Request:
Search the data for the string "lifts" and gather each line it is in.

--- Begin Records for this exercise ---

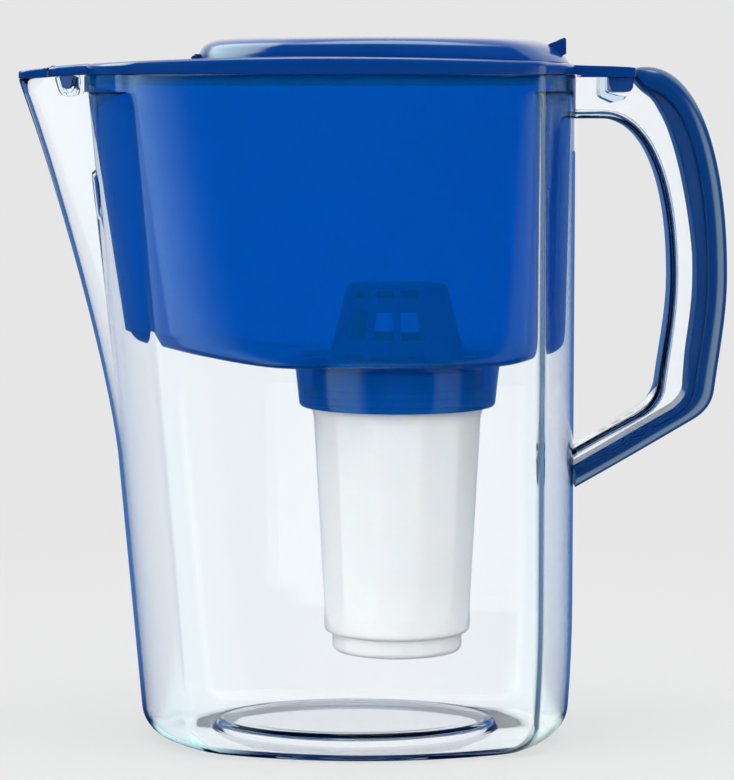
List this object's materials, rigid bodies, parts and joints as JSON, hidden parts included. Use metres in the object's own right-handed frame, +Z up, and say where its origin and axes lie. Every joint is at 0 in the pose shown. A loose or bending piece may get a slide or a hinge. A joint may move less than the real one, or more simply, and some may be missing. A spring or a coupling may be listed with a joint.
{
  "type": "water filter pitcher",
  "caption": "Clear fridge-door water pitcher with a spout beak and handle, holding a drop-in blue hopper with a filter cartridge under a lid with a filling hatch and spout flap.",
  "frame": {"origin": "on the table, halfway between the spout's tip and the back of the grip, on the plane of symmetry", "axes": "+Z up, +X from the spout towards the handle, +Y across the jug"},
  "size_m": [0.257, 0.112, 0.2552],
  "materials": {
    "clear_plastic": "clear, very smooth",
    "blue_grip": "satin",
    "blue_hopper": "translucent, glossy",
    "blue_lid": "glossy",
    "blue_cage": "satin",
    "white_plastic": "satin white",
    "seal_rubber": "matte white silicone",
    "mesh_fabric": "fine woven mesh",
    "felt": "felt",
    "granules": "dark granules with white resin beads"
  },
  "bodies": {
    "jug": {"jug_body": "clear_plastic", "handle_grip": "blue_grip"},
    "hopper": {"hopper": "blue_hopper"},
    "lid": {"lid_frame": "blue_lid"},
    "hatch": {"flip_lid": "blue_lid"},
    "flap": {"spout_flap": "blue_lid"},
    "cartridge": {"cartridge_cage": "blue_cage", "cartridge_housing": "white_plastic", "cartridge_seal": "seal_rubber", "cartridge_base_cap": "white_plastic", "inlet_mesh": "mesh_fabric", "inlet_pad": "felt", "filter_bed": "granules", "outlet_pad": "felt", "outlet_mesh": "mesh_fabric"}
  },
  "joints": [
    {"name": "hopper_lift", "type": "slide", "parent": "jug", "child": "hopper", "axis": [0, 0, 1], "range_m": [0, 0.22]},
    {"name": "lid_lift", "type": "slide", "parent": "hopper", "child": "lid", "axis": [0, 0, 1], "range_m": [0, 0.06]},
    {"name": "hatch_hinge", "type": "hinge", "parent": "lid", "child": "hatch", "pos_m": [-0.0642, 0, 0.24787], "axis": [0, -1, 0], "range_deg": [0, 100]},
    {"name": "flap_hinge", "type": "hinge", "parent": "lid", "child": "flap", "pos_m": [-0.1155, 0, 0.24419], "axis": [0, 1, 0], "range_deg": [0, 80]},
    {"name": "cartridge_pull", "type": "slide", "parent": "hopper", "child": "cartridge", "axis": [0, 0, 1], "range_m": [0, 0.065]}
  ]
}
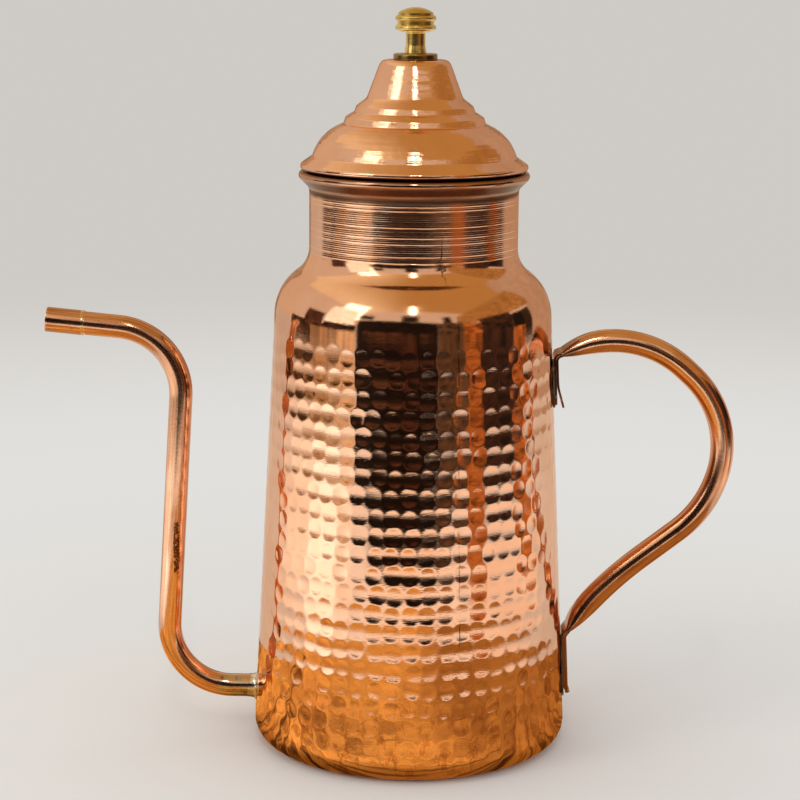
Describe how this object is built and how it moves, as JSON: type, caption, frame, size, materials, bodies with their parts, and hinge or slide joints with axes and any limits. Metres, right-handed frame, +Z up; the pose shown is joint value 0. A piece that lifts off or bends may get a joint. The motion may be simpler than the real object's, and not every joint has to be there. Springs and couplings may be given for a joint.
{
  "type": "oil pourer",
  "caption": "Hand-hammered copper oil pourer: tapered can, low gooseneck spout, bent-tube handle and a spun lift-off lid with a turned brass knob.",
  "frame": {"origin": "on the can's axis, at the surface it stands on", "axes": "+Z up along the can's axis, -X towards the spout, +X towards the handle, -Y towards the front"},
  "size_m": [0.2808, 0.129, 0.3],
  "materials": {
    "hammered_copper": "hand-hammered and polished copper, tinned inside",
    "spun_copper": "polished spun copper",
    "copper_tube": "polished copper tube with darker oxide patches",
    "knob_brass": "polished turned brass",
    "solder": "soft solder, dull silver",
    "steel_wire": "plain steel"
  },
  "bodies": {
    "vessel": {"body_shell": "hammered_copper", "base_pan": "hammered_copper", "rim_wire": "steel_wire", "spout_tube": "copper_tube", "spout_tip_sleeve": "spun_copper", "spout_solder_collar": "solder", "handle_tube": "copper_tube", "upper_handle_solder": "solder", "lower_handle_solder": "solder"},
    "lid": {"lid_dome": "spun_copper", "lid_rim_wire": "steel_wire", "lid_collar": "spun_copper", "knob": "knob_brass", "knob_washer": "knob_brass", "knob_screw": "steel_wire", "knob_inner_washer": "steel_wire"}
  },
  "joints": [
    {"name": "lid_lift", "type": "slide", "parent": "vessel", "child": "lid", "axis": [0, 0, 1], "range_m": [0, 0.05]}
  ]
}
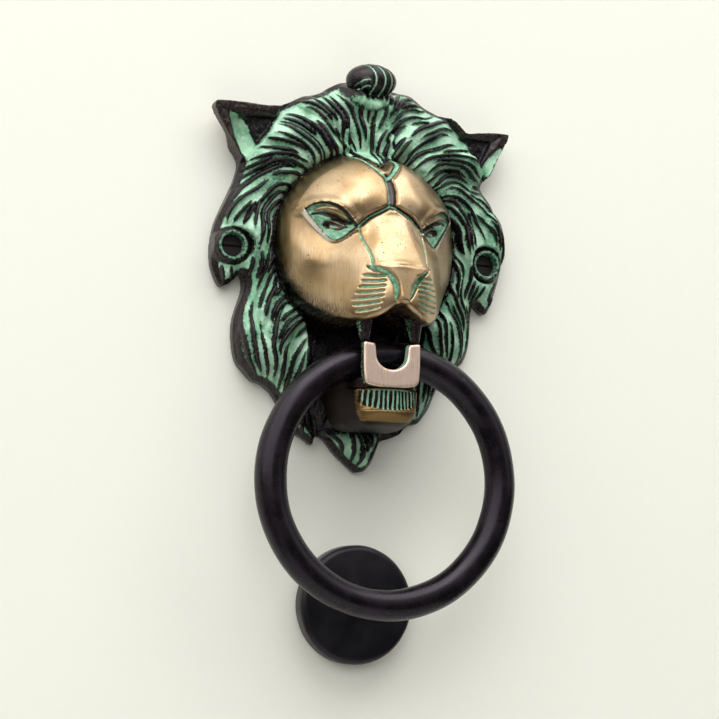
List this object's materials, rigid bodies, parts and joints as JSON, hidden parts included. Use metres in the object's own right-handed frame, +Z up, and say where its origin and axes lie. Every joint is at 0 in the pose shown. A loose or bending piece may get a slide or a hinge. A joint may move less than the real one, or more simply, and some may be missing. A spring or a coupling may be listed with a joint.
{
  "type": "lion head door knocker",
  "caption": "Cast lion mask holding a heavy ring in its jaws, with a round strike plate below; the ring swings out and knocks on the plate.",
  "frame": {"origin": "on the door's face, halfway between the two fixing screws of the mask", "axes": "+Z up, +Y into the door, +X to the right of someone facing the door; the lion looks along -Y"},
  "size_m": [0.123, 0.077, 0.2303],
  "materials": {
    "mask_bronze": "dark patinated bronze, polished on the face, verdigris in the recesses",
    "jaw_bronze": "polished bronze with verdigris in the grooves",
    "ring_iron": "near-black satin, lightly worn",
    "plate_iron": "dark grey satin",
    "fixing_steel": "dulled steel",
    "screw_steel": "plain steel",
    "stud_steel": "plain steel"
  },
  "bodies": {
    "door_fixed": {"lion_mask": "mask_bronze", "lower_jaw": "jaw_bronze", "jaw_screw_left": "screw_steel", "jaw_screw_right": "screw_steel", "jaw_washer_left": "screw_steel", "jaw_washer_right": "screw_steel", "fixing_screw_left": "fixing_steel", "fixing_screw_right": "fixing_steel", "strike_plate": "plate_iron", "strike_stud": "stud_steel"},
    "ring": {"knocker_ring": "ring_iron"}
  },
  "joints": [
    {"name": "ring_swing", "type": "hinge", "parent": "door_fixed", "child": "ring", "pos_m": [0.0025, -0.0301, -0.0418], "axis": [-1, 0, 0], "range_deg": [-9, 90]}
  ]
}
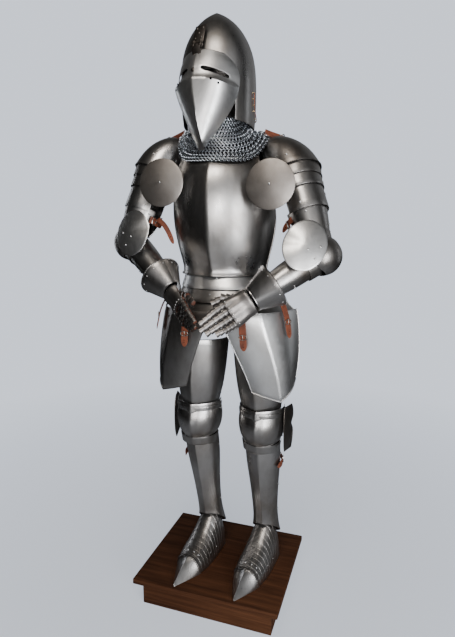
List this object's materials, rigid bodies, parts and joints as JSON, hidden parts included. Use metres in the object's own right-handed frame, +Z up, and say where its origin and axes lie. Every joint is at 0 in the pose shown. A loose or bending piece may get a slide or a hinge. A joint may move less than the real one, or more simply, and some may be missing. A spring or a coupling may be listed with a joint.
{
  "type": "suit of plate armour on a wooden display stand",
  "caption": "Full plate harness with visored helmet, mail collar, tassets and gauntlets folded at the front, standing on a stepped wooden base; the visor lifts.",
  "frame": {"origin": "centre of the underside of the wooden stand", "axes": "+Z up, the suit faces -Y, its left side is towards +X"},
  "size_m": [0.7568, 0.4571, 1.9469],
  "materials": {
    "steel": "darkened and brushed",
    "mail": "riveted rings",
    "leather": "red-brown, waxed",
    "wood": "dark stain"
  },
  "bodies": {
    "harness": {"stand_board": "wood", "stand_plinth": "wood", "bascinet_skull": "steel", "brow_hinge": "steel", "camail": "mail", "breastplate": "steel", "backplate": "steel", "waist_lame": "steel", "fauld_upper": "steel", "fauld_lower": "steel", "culet": "steel", "tasset_left": "steel", "tasset_strap_inner_left": "leather", "tasset_strap_outer_left": "leather", "tasset_right": "steel", "tasset_strap_inner_right": "leather", "tasset_strap_outer_right": "leather", "spaulder_cop_left": "steel", "spaulder_lame_1_left": "steel", "spaulder_lame_2_left": "steel", "spaulder_lame_3_left": "steel", "rerebrace_left": "steel", "arm_strap_left": "leather", "couter_left": "steel", "couter_wing_left": "steel", "vambrace_left": "steel", "gauntlet_cuff_left": "steel", "gauntlet_hand_left": "steel", "gauntlet_fingers_left": "leather", "besagew_left": "steel", "shoulder_strap_left": "leather", "spaulder_cop_right": "steel", "spaulder_lame_1_right": "steel", "spaulder_lame_2_right": "steel", "spaulder_lame_3_right": "steel", "rerebrace_right": "steel", "arm_strap_right": "leather", "couter_right": "steel", "couter_wing_right": "steel", "vambrace_right": "steel", "gauntlet_cuff_right": "steel", "gauntlet_hand_right": "steel", "gauntlet_fingers_right": "leather", "besagew_right": "steel", "shoulder_strap_right": "leather", "cuisse_left": "steel", "poleyn_lame_left": "steel", "poleyn_left": "steel", "poleyn_wing_left": "steel", "greave_left": "steel", "greave_strap_left": "leather", "sabaton_left": "steel", "cuisse_right": "steel", "poleyn_lame_right": "steel", "poleyn_right": "steel", "poleyn_wing_right": "steel", "greave_right": "steel", "greave_strap_right": "leather", "sabaton_right": "steel"},
    "visor": {"visor": "steel"}
  },
  "joints": [
    {"name": "visor_hinge", "type": "hinge", "parent": "harness", "child": "visor", "pos_m": [-0.04485, -0.0945, 1.81697], "axis": [-0.9847, 0.1736, -0.0175], "range_deg": [0, 100]}
  ]
}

--- End Records for this exercise ---

Written answer:
Describe how this object is built and how it moves, as JSON: type, caption, frame, size, materials, bodies with their parts, and hinge or slide joints with axes and any limits. Metres, right-handed frame, +Z up; the pose shown is joint value 0. A piece that lifts off or bends may get a joint. The motion may be simpler than the real object's, and not every joint has to be there. Springs and couplings may be given for a joint.
  "caption": "Full plate harness with visored helmet, mail collar, tassets and gauntlets folded at the front, standing on a stepped wooden base; the visor lifts.",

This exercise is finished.